— Begin GIVEN MATERIAL —
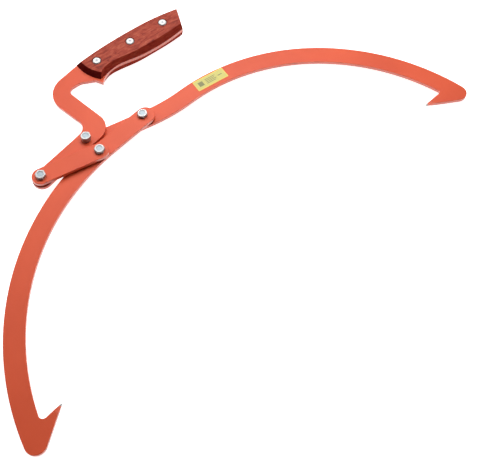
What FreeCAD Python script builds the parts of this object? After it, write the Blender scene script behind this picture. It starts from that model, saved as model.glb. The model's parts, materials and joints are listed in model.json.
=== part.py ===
import FreeCAD, Part
import math
import os

os.makedirs("parts", exist_ok=True)

V = FreeCAD.Vector

# ---- driving dimensions, mm -------------------------------------------------
# plates and the gaps between the three layers
PLATE = 4.0               # thickness of every flat bar
GAP = 1.6                 # space between two neighbouring layers
EDGE_ROUND = 0.42         # broken edge of the flat bars
BAR_HALF = 10.7           # half width of the arms and of the handle bar
LINK_HALF = 10.0          # half width of the short link bar

# four-bar linkage, a parallelogram seen from above, with D as the main pivot
PIVOT_D = V(0.4, 1.0, 0.0)
LONG_LINK = 67.35         # pivot D to A on the right arm, and B to C on the link bar
SHORT_LINK = 66.27        # pivot D to B on the left arm, and A to C on the handle
LONG_LINK_DEG = 166.0     # direction from D to A
SHORT_LINK_DEG = 187.5    # direction from D to B

# M6 hardware
BOLT_R = 3.0
HOLE_R = 3.05
HEX_AF = 10.0
HEAD_H = 4.0
NUT_H = 6.0
NUT_HEX_H = 4.8
COLLAR_R = 4.55
INSERT_R = 3.9
INSERT_H = 1.2
CORNER_CUT = 0.7          # chamfer on the hexagon corners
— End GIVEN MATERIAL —
GIVEN REQUEST »
Give back the listing exactly, please, from its first line to the line containing "V = FreeCAD.Vector", inclusive, and nothing past that line.

ANSWER TO THIS TASK »
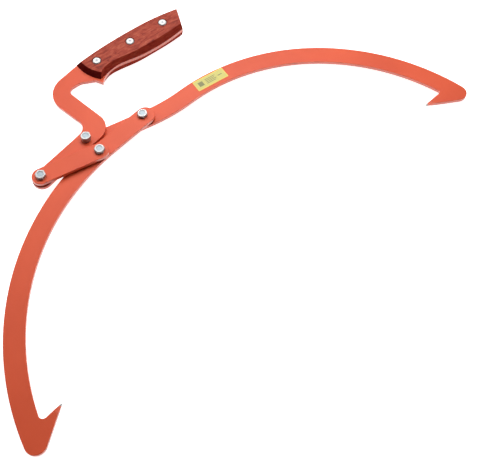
What FreeCAD Python script builds the parts of this object? After it, write the Blender scene script behind this picture. It starts from that model, saved as model.glb. The model's parts, materials and joints are listed in model.json.
=== part.py ===
import FreeCAD, Part
import math
import os

os.makedirs("parts", exist_ok=True)

V = FreeCAD.Vector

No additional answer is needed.